Identification of Distortion Mechanisms in Additive Manufacturing of Metals
Principal Investigators: Pan Michaleris, Tim Simpson, Penn State University
Industry Partner: MOOG
The goal in this work was to identify distortion mechanisms in additive manufacturing. Development of ideal process parameters is essential to the implementation of additive manufacturing in large-scale production. Until now, experimental work for additive manufacturing focused on post-build analysis of additively manufactured parts. The work performed as part of this project includes in situ measurement of distortion and temperature throughout the build process. A wide array of experiments have been performed on both the Optomec® LENS MR-7 Directed Energy machine and the EOS M280 Powder Bed Fusion machine. Experimental equipment was developed to aid in the collection and analysis of in situ measurements during the deposition process of both powder bed and directed energy deposition experiments. In order to assess the distortion during processing, high accuracy displacement sensors were located beneath the substrate. Additionally, thermocouples were welded to the substrate surfaces to provide information about the thermal history of the substrate. Sample results from varying the laser scan pattern during a build are shown in the accompanying images, providing new insight into their effect on part distortion and temperature during a build. Computed tomography (CT) scans were used in conjunction with infrared (IR) thermal measurements during the build process to determine the effects of build plate location on final part quality. Tensile tests were completed to produce material properties of support structure commonly used in laser powder bed fusion additive manufacturing. Experimental results from this work helped validate simulation models for powder bed fusion with the focus on determining effects of processing parameters and build materials on final part geometry. During the extended period of work, the IR camera was used to gather in situ temperature data of a thermoplastic part as it was being 3D printed. This temperature history was then used to estimate the strength of the material, which was then correlated against experimental results from tensile bar tests. Predicted strengths were within 5% and 11% of actual strength for two commonly used 3D printing thermoplastic materials.
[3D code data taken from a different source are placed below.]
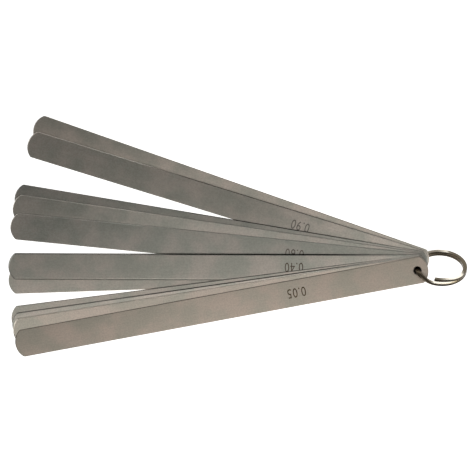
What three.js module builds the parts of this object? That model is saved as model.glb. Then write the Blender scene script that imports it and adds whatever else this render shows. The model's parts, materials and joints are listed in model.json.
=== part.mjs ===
// A feeler gauge set: thirteen straight steel leaves of graded thickness, threaded through their
// end holes on a small split ring and fanned out. Millimetres, +Z up, tips towards -X, ring at +X.
//
// The tool is laid out flat first, with the ring's centre as origin and every leaf level. The last
// step tips that layout by two small angles, so that it rests as a real one does on a bench: on the
// lowest point of its ring and on the tips of its leaves.

import * as THREE from 'three';

// Leaves
const LEAF_LENGTH = 200;
const LEAF_WIDTH = 12.7;
const LEAF_END_RADIUS = 8; // one arc of this radius rounds each end, and leaves a corner at each edge
const HOLE_DIAMETER = 4;
const HOLE_TO_END = 5.2; // from the hole's centre to the leaf's ring end
const LEAF_GAP = 0.05; // air between one leaf and the next
const STACK_TOP = 2.65; // top face of the thinnest leaf, above the ring's centre

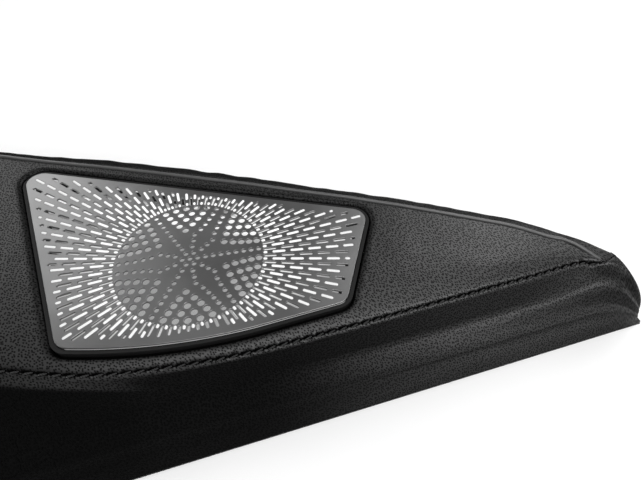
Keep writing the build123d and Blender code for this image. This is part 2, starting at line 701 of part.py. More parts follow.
def make_clips():
    """Spring-steel U clips pushed over the carrier's blades."""
    clips = []
    half = BLADE[1] / 2
    for x, y, turn in CLIPS:
        base = block((-3.2, 3.2), (-half - CLIP_SHEET - 0.05, half + CLIP_SHEET + 0.05),
                     (BLADE_BOTTOM - CLIP_SHEET - 0.05, BLADE_BOTTOM - 0.05))
        clip = base
        for side in (-1, 1):
            inner = side * (half + 0.05)
            outer = side * (half + 0.05 + CLIP_SHEET)
            clip += block((-3.2, 3.2), (min(inner, outer), max(inner, outer)), (BLADE_BOTTOM - 0.6, 14))
            barb = Polyline((outer - side * 0.1, 5.5), (outer + side * 1.6, 9.5), (outer + side * 1.1, 10.0),
                            (outer - side * 0.1, 7.0), close=True)
            clip += extrude(Plane.YZ.offset(-2.0) * make_face(barb), 4.0)
        clips.append(Pos(x, y, 0) * Rot(0, 0, turn) * clip)
    return Compound(clips)


def main():
    os.makedirs("parts", exist_ok=True)
    upper, lower, border = split_cover(make_cover())
    save(upper, "leather_upper")
    save(lower, "leather_lower")
    save(border, "leather_border")
    save(make_foam(), "foam_pad")
    save(make_carrier(), "trim_carrier")
    save(make_piping(), "piping_cord")
    save(make_stitches(), "seam_stitches")
    save(make_grille(), "grille_plate")
    save(make_tape(), "grille_tape")
    save(make_light_guide(), "light_guide")
    save(make_housing(), "speaker_housing")
    save(make_scrim(), "acoustic_scrim")
    save(make_led_board(), "led_strip_board")
    save(make_led_chips(), "led_chips")
    save(make_housing_screws(), "housing_screws")
    save(make_gasket(), "tweeter_gasket")
    save(make_faceplate(), "tweeter_faceplate")
    save(make_chassis(), "tweeter_chassis")
    save(make_dome(), "dome_diaphragm")
    save(make_surround(), "dome_surround")
    save(make_former(), "voice_coil_former")
    save(make_coil(), "voice_coil")
    save(tube(POLE_R, VENT_R, Z_POLE, Z_YOKE_TOP), "pole_plate")
    save(tube(MAGNET_R, VENT_R, Z_MAGNET, Z_POLE), "magnet")
    save(make_yoke(), "yoke_cup")
    save(tube(15.5, 0, Z_FELT, Z_YOKE), "damping_felt")
    save(make_rear_cap(), "rear_cap")
    save(make_terminal_board(), "terminal_board")
    save(make_terminal_tabs(), "terminal_tabs")
    save(make_tweeter_screws(), "tweeter_screws")
    save(make_socket(), "connector_socket")
    save(make_pins(), "connector_pins")
    save(make_capacitor(), "crossover_capacitor")
    save(make_capacitor_tie(), "capacitor_tie")
    save(make_input_lead(), "input_lead")
    save(make_positive_lead(), "positive_lead")
    save(make_negative_lead(), "negative_lead")
    save(make_led_leads(), "led_leads")
    save(make_clips(), "retaining_clips")


main()
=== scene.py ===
import json
import math

import bmesh
import bpy
import numpy as np
from mathutils import Matrix, Vector, noise


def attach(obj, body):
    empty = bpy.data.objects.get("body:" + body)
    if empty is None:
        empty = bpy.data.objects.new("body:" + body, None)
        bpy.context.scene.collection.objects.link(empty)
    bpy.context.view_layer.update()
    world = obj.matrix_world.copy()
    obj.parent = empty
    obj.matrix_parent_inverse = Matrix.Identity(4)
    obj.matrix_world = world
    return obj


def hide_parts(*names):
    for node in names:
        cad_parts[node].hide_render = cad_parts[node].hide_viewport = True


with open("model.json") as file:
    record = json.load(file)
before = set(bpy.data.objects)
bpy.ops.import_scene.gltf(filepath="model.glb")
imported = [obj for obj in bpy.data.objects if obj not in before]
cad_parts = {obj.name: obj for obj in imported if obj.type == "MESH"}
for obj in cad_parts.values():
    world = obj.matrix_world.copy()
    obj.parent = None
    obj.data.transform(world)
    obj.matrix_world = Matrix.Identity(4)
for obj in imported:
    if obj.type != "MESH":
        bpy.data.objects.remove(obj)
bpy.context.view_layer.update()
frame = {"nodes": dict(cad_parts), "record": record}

MM = 0.001

# ---- the pod's measures, in millimetres from the tweeter's axis and the rim -----------
ORIGIN = (39.0, 18.25)
X_LEFT, X_TIP = -88.0, 166.0
LIP = 1.2
LEATHER, FOAM = 1.2, 1.8
PLATE_TOP, PLATE_THICK = 34.0, 0.8
CORNER_R = 5.0
HOLE_OFFSET = 1.6
PLATE_CORNERS = ((-40.4, -21.7), (-58.7, 60.7), (66.2, 4.8), (46.2, -29.9))
BOW = ((16.0, -30.7), (-12.0, -28.5))
TOP_LEFT_CUT = ((-52.5, 57.9), (-57.2, 54.0))
SEAM_LINE = ((-88, -13, 31.0), (-56, -23, 31.5), (-33, -31, 31.5), (-10, -35, 31.5),
             (14, -37, 31.5), (68, -37, 31.5), (112, -36.5, 31.2), (134, -36, 30.6),
             (142, -38.3, 30.0), (150, -41.5, 27.3), (157, -47, 19.5), (166, -50.5, 6.0))
CREST_LINE = ((-88, 80.5, 34.0), (-52, 64.5, 34.2), (-7, 45, 34.2), (58, 14.5, 34.2), (97, -6, 34.0),
              (116, -16, 33.2), (127, -23.5, 32.3), (137, -29.5, 31.2), (145, -34, 30.0),
              (150, -37.5, 28.2), (157, -45, 20.3), (166, -49, 7.0))
EDGE_LINE = ((-88, 88, 30.0), (-60, 76, 30.0), (-14, 58, 30.0), (46, 29, 30.0), (95, 4, 30.0),
             (121, -11, 30.0), (134, -20.5, 29.6), (145, -29.5, 28.0), (150, -34, 25.8),
             (157, -41, 17.5), (166, -46, 5.5))
RIDGE_LINE = ((-88, -39.0, 17.0), (-25, -40.0, 17.0), (38, -41.5, 17.0), (100, -41.8, 17.5),
              (125, -42.2, 19.5), (142, -42.2, 22.3), (150, -45.0, 20.0), (157, -48.6, 14.0),
              (166, -51.4, 4.4))
VALLEY_LINE = ((-88, -48.0, 12.5), (38, -48.5, 12.5), (125, -48.8, 12.7), (143, -49.3, 12.8),
               (152, -50.3, 11.0), (160, -51.6, 7.0), (166, -52.9, 2.6))
RIM_Y, BACK_DRAFT = -54.5, 3.0
END_ROUND = 2.0
PIPING_TAIL = ((127, -23.5), (132, -25.8), (135, -29), (137.5, -32.8), (141.5, -37.8))
SEAM_TAIL = ((134, -36), (138, -37.3), (142.5, -38), (147, -36.5), (151, -31), (153, -18))
SEAM_START = X_LEFT + 4
STITCH_PITCH, STITCH_MID, STITCH_HALF, STITCH_SLANT = 3.8, 1.3, 1.0, 16
THREAD_R, THREAD_STRETCH = 0.26, 0.95
PIPING_R = 0.75
SEAM_GAP = 0.12
SCRIM_INSET, SCRIM_Z = 3.6, 26.8

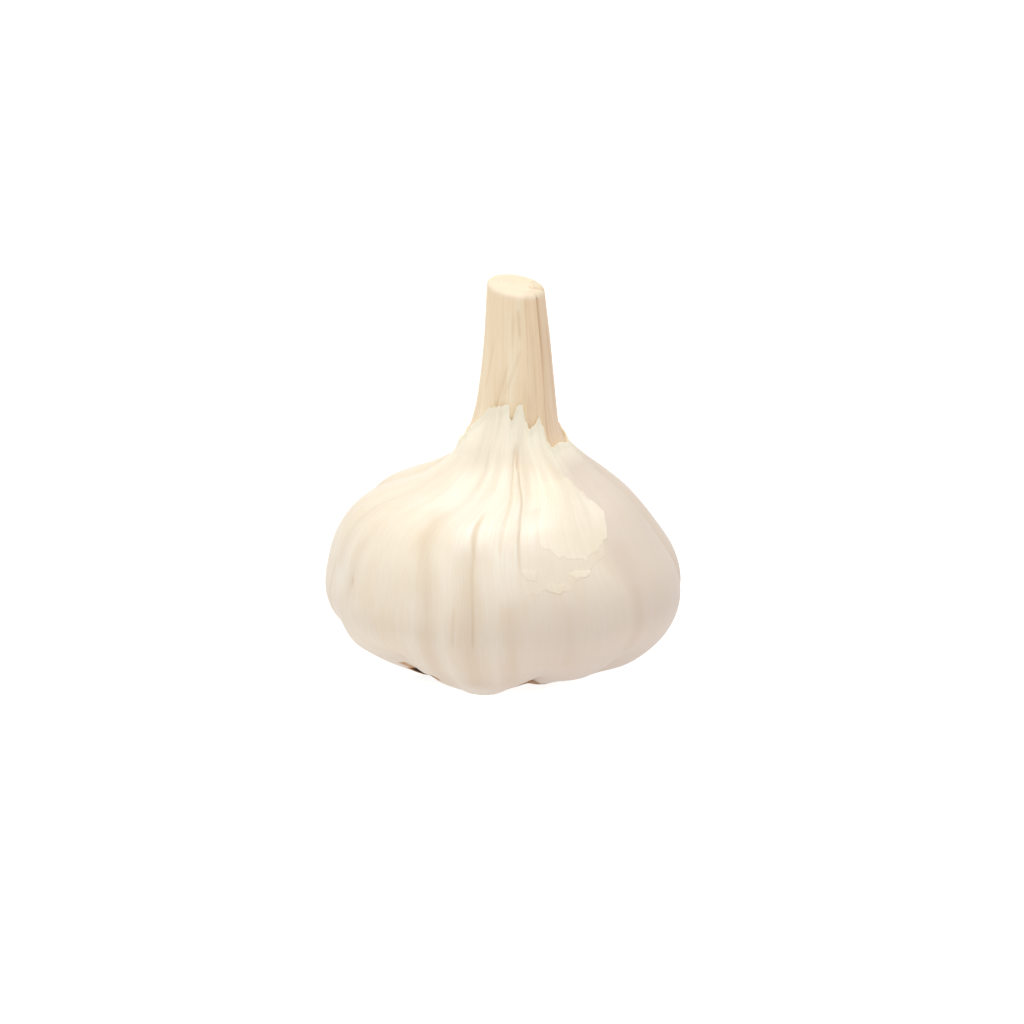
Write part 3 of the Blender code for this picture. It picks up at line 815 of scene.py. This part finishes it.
# The neck.
# The bulb's dried leaf sheaths, pressed tightly together, tan and fibrous, and cut across with a knife. Each
# meets the next one at a seam; the cut shows their pale inside round a paler core.
CUT_HEIGHT = 65.2  # mm, in the middle of the neck
CUT_RISE_RIGHT = -0.14  # mm that the cut rises for each mm to the right
CUT_RISE_BACK = 0.18
NECK_RADIUS = 4.6
CORE_RADIUS = 2.9
NECK_FOOT = 38.6  # mm of height, hidden in the head
SHEATH_TUCK = 0.32  # mm that a sheath lies inside the wrapper's face where the hem covers it
TUCK_LENGTH = 5.0  # mm above the hem over which it comes out again
SHEATHS = {  # from and to angle, how far it stands in, and how deep the seams at both its edges are
    "neck_sheath_left": (-100, 17, 0, 0.10, 0.04),
    "neck_sheath_middle": (17, 47, 0.06, 0.04, 0.16),
    "neck_sheath_right": (47, 130, 0.02, 0.16, 0.12),
    "neck_sheath_rear": (130, 260, 0, 0.12, 0.10),
}
SEAM_WIDTH = 0.30
DEEPEST_SEAM = 0.16  # mm, a seam this deep is painted fully dark with shade
SEAM_FOOT = 49.0  # mm of height, from which the seams between the sheaths open
SEAM_LENGTH = 9.0
SEAM_LEAST = 0.4  # how open they are below
SHEATH_COLUMN_DEG = 1.5
SHEATH_SIDE_ROWS = 84
SHEATH_CUT_ROWS = 8
CUT_ROUND = 0.75  # mm that the cut edge is rounded
CUT_TURNS = np.radians((25, 50, 75, 90))
CUT_FADE = 0.5  # mm over which the side's colour turns into the cut's
CUT_DROP = 0.05  # mm that the sheaths' cut faces lie below the knife's plane
CUT_RIPPLE, CUT_RIPPLE_WAYS, CUT_RIPPLE_START = 0.02, 9.5, 1.0
SHEATH_DEPTH = 0.8  # mm that a sheath's inside stays below its cut face
SPLIT_ANGLE = 88.0  # degrees, the way a split in the cut end runs
SPLIT_DEPTH = 0.4
SPLIT_WIDTH = 0.5
SPLIT_FROM = 1.9  # mm from the neck's middle
SPLIT_FADE = 0.8  # mm
SPLIT_SHADE = 0.9
HOLLOW_SHADE = 0.2  # how much of a hollow's painted shade runs on over the cut
NECK_STREAKS = (  # narrow hollows: angle and height at the foot, angle and height at the top, depth
    (5.5, 56.6, 3.5, 62.4, 0.10),
    (-9, 54.5, -5, 61.5, 0.05),
    (-38, 44, -12, 54, 0.07),
    (-60, 47, -40, 58, 0.05),
    (-20, 47.5, 8, 56, 0.05),
    (30, 46, 31, 60, 0.05),
    (75, 42, 68, 60, 0.10),
    (160, 44, 168, 58, 0.10),
    (205, 43, 196, 62, 0.10),
    (232, 42, 240, 55, 0.08),
)
STREAK_WIDTH = 0.30
DEEPEST_STREAK = 0.14
STREAK_ENDS = 4  # a streak fades out over this part of its length at both ends
SHEATH_ROUGHNESS = 0.6
STREAK_SHARE = 0.18  # how much of the streak colour the fibres' lines take, and how much painted shade the hollows take
HOLLOW_SHADE_SHARE = 0.55
WARM_GAIN, WARM_FROM = 2.4, -0.7  # turn the broad streaks into the warm fibres' share
CUT_ROUGH = 0.3  # how rough the cut is beside the fibres


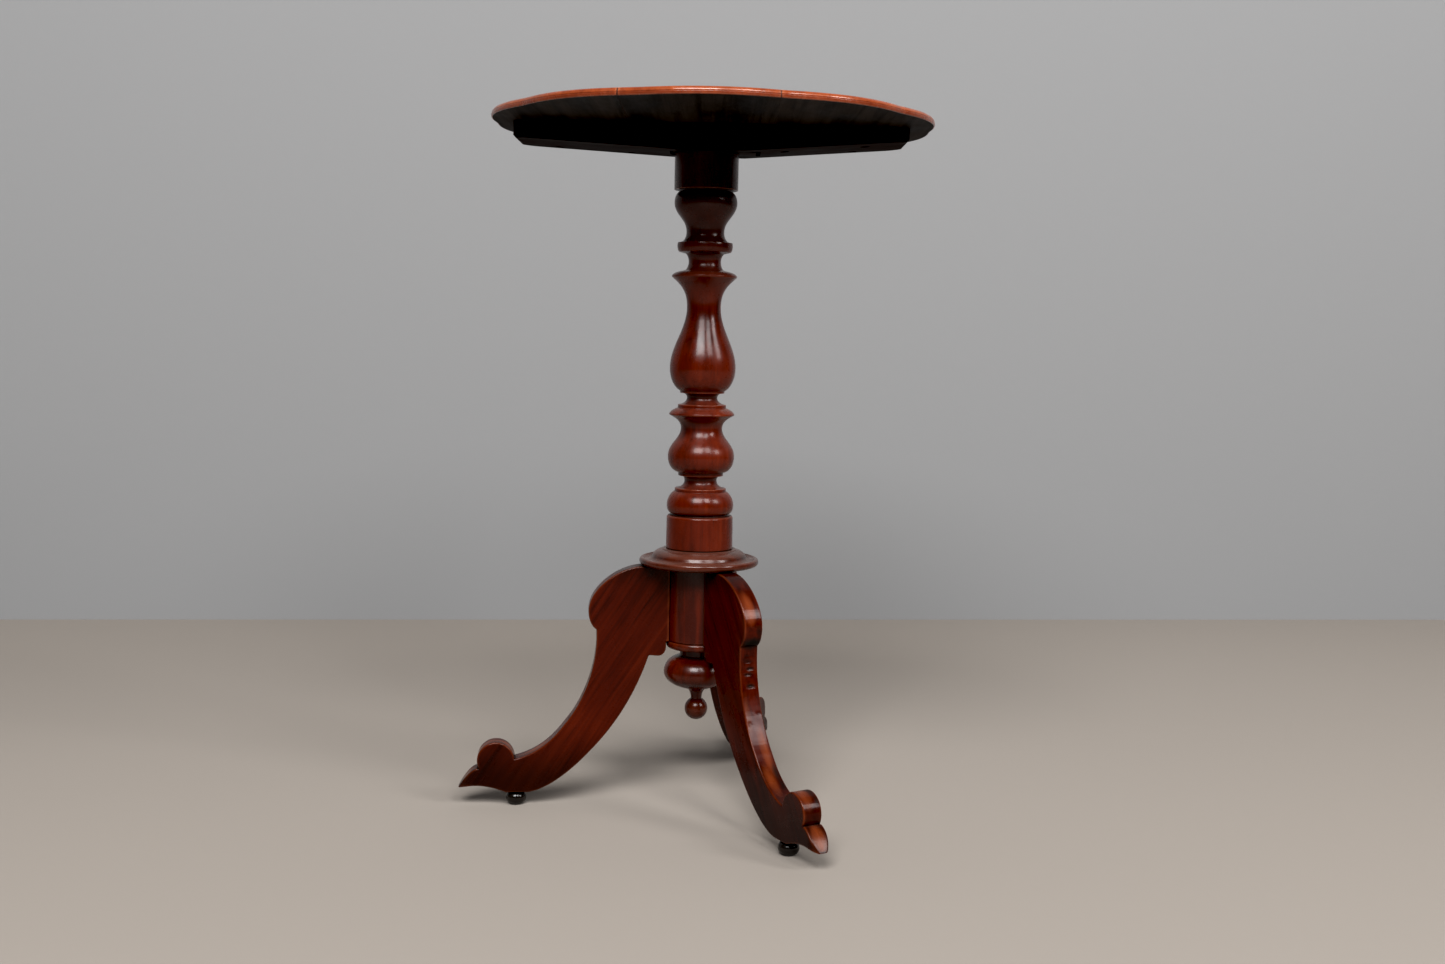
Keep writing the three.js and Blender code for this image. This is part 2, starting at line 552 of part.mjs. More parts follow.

Indirect Dry Cooling of Power Plants using Phase Change Materials
Principal Investigator: Ying Sun, Drexel University
Industry Partner: Advanced Cooling Technologies
This project develops transformative dry cooling technologies to eliminate the use of water for cooling steam condensers in modern electric power plants. We use phase-change materials (PCMs) to provide short-duration thermal storage between air and water sides. Through uniquely designed PCM structures, our cost-effective PCM heat exchangers have the potential to dissipate heat more effectively than state-of-the-art air-cooled condensers. A 5kW PCM slurry heat exchanger prototype was designed and manufactured through this university-industry collaboration between Drexel University and Advanced Cooling Technologies.
Development of a novel, low cost, and reusable water filter
Principal Investigator: Rominder Suri, Temple University
Industry Partner: Amriton LLC
Novel Materials System for Rechargeable Battery Systems
Principal Investigator: Prashant N. Kumta, University of Pittsburgh
Industry Partner: Kurt J. Lesker Company
From Kurt J. Lesker Company: The funding from DCED allowed our company to step into an interesting collaboration with the University of Pittsburgh to explore thin film deposition of systems for next generation batteries. The primary focus of work in our company is on vacuum technologies. The funding allowed us to establish and make in-roads as a 1st step into this area which is an up and coming field. Our company gained from this collaboration an initial framework for foraying into the field. We helped design new anode materials and through this work with UPitt we were able to implement an interesting prototype for simultaneous battery material deposition under vacuum. The viability of this setup is being currently tested at UPitt as part of this collaboration and will open doors for work in flexible batteries, if successful. This was thus a fruitful collaboration in the area of Li-ion batteries and flexible energy storage systems for portable devices. Novel ideas were exchanged and equipment designs were developed in conjunction with UPitt and there is now a framework in place that could lead to next generation portable battery systems. We hope to continue this collaboration.